Here are my investigations
https://github.com/googlecloudrobotics/core/blob/acee658b211af5a592ec9eefb7f9de0e603eb99f/src/go/tests/relay/in_process_relay_test.go#L105-L107
It is possible for the request to come in before the backend is ready.
https://github.com/googlecloudrobotics/core/blob/acee658b211af5a592ec9eefb7f9de0e603eb99f/src/go/tests/relay/in_process_relay_test.go#L27-L39
The tests listens on port 0, letting the kernel pick a free port, immediately close the listener, then use the same port to start the server. But closing the listener does not immediately free up the port, it is possible for the address to still be bounded when starting the server.
Some ideas to fix:
- Use unix sockets, but I don't think the current code supports it.
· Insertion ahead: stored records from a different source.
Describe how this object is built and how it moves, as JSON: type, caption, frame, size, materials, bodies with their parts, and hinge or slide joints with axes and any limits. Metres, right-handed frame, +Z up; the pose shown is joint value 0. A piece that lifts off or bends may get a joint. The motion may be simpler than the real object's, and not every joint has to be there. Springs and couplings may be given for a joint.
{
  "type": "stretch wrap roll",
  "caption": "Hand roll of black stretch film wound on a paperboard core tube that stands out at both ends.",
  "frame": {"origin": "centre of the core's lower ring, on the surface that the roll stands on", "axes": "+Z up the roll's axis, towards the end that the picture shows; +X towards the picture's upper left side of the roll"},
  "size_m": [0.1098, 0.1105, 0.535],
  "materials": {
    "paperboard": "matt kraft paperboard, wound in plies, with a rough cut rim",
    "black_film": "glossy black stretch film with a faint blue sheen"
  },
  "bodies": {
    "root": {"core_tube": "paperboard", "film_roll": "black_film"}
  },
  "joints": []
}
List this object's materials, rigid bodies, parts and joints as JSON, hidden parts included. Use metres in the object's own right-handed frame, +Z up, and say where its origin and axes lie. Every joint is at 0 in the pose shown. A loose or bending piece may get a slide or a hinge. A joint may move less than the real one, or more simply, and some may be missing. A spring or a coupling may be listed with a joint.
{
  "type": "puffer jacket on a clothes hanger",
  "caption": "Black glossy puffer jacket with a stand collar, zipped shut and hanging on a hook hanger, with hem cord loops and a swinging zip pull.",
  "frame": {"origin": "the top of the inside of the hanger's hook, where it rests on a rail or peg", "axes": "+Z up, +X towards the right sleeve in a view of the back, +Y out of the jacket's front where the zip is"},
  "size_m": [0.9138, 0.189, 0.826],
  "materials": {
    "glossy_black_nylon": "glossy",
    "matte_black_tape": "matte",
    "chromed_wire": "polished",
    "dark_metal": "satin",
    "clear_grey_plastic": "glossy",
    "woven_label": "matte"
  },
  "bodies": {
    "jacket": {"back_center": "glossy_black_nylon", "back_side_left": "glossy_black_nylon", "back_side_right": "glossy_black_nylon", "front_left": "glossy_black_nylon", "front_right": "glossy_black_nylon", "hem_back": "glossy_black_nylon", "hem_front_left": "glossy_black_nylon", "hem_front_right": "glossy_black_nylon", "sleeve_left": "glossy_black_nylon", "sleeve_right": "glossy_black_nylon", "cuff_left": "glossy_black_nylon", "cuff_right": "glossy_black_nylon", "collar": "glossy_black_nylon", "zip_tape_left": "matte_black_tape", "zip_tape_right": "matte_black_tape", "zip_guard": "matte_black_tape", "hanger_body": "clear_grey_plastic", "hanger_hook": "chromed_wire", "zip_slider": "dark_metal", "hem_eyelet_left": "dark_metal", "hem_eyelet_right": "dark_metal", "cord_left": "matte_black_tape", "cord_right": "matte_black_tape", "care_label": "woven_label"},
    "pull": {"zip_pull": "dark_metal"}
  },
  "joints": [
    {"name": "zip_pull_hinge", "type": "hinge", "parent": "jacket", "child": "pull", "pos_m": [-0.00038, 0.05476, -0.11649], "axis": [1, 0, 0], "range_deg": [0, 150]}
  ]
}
- Allow to the relay server with a bounded listener, this is not currently supported as well.
- Retry until success, does not require changes in the code, but is more hacky and makes the test slower.
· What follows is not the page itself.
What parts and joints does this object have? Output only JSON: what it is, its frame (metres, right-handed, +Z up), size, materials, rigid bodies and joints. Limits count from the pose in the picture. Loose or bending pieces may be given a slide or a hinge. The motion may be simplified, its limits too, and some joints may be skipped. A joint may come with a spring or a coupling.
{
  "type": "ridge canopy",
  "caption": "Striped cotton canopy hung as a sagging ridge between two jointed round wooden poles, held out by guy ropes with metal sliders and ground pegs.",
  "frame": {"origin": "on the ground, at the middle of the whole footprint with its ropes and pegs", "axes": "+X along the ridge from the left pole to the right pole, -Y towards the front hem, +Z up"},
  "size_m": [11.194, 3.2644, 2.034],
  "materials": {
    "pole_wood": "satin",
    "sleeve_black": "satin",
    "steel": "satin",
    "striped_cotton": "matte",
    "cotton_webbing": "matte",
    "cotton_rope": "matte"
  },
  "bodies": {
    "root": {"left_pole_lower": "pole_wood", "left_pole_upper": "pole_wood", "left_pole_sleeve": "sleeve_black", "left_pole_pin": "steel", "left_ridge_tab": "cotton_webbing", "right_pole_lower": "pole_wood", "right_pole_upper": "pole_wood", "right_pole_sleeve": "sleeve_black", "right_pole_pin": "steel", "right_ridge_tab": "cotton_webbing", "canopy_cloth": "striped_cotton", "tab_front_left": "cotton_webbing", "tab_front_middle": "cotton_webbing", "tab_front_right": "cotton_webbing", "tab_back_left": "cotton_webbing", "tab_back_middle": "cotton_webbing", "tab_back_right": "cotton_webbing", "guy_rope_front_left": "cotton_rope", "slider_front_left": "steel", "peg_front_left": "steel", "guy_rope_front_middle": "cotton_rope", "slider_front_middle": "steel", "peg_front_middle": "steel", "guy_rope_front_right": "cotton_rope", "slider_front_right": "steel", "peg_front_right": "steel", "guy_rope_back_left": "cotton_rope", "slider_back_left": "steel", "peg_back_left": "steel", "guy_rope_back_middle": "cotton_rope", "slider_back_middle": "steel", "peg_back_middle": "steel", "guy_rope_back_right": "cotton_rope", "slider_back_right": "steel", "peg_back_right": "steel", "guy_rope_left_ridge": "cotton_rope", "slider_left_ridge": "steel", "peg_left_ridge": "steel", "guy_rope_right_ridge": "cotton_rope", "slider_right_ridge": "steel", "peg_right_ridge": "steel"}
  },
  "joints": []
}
Normally this is solved by SO_REUSEADDR and some people wrote https://pkg.go.dev/github.com/portmapping/go-reuse for that
Can't we simplify pickUnusedPortOrDie()´ to skip ResolveTCPAddr? The docs say If the Port field of laddr is 0, a port number is automatically chosen.`.
func pickUnusedPortOrDie() int {
if list, err := net.Listen("tcp", "localhost:0"); err == nil {
defer list.Close()
return list.Addr().(*net.TCPAddr).Port
}
glog.Fatal("Failed to pick a free TCP port.")
return 0
}
I'll give this a try.
I think ResolveTCPAddr is just being used to map localhost to 127.0.0.1 there. I think if we do net.Listen() in the test process and then pass the listener into srv.Serve() we could avoid the need to close and reopen the port (which also races against someone else deciding to use the port) - but maybe there's a good reason we didn't do that in the first place?
Okay, the issue is that golang is not supporting SO_REUSEPORT. There are a ton of freeport libs that all one way or the other suffer from the same issue:
- https://github.com/monogon/monogon/blob/main/osbase/test/freeport/freeport.go
- https://github.com/projectdiscovery/freeport/blob/main/freeport.go
- https://github.com/ansidev/freeport/blob/main/freeport.go
The only workaround I could find would be https://github.com/portmapping/go-reuse/tree/master or directly using the approach in https://gist.github.com/joliver/4ccd58605e07e8edf71904b172d95513 (but then we need golang.org/x/sys/unix).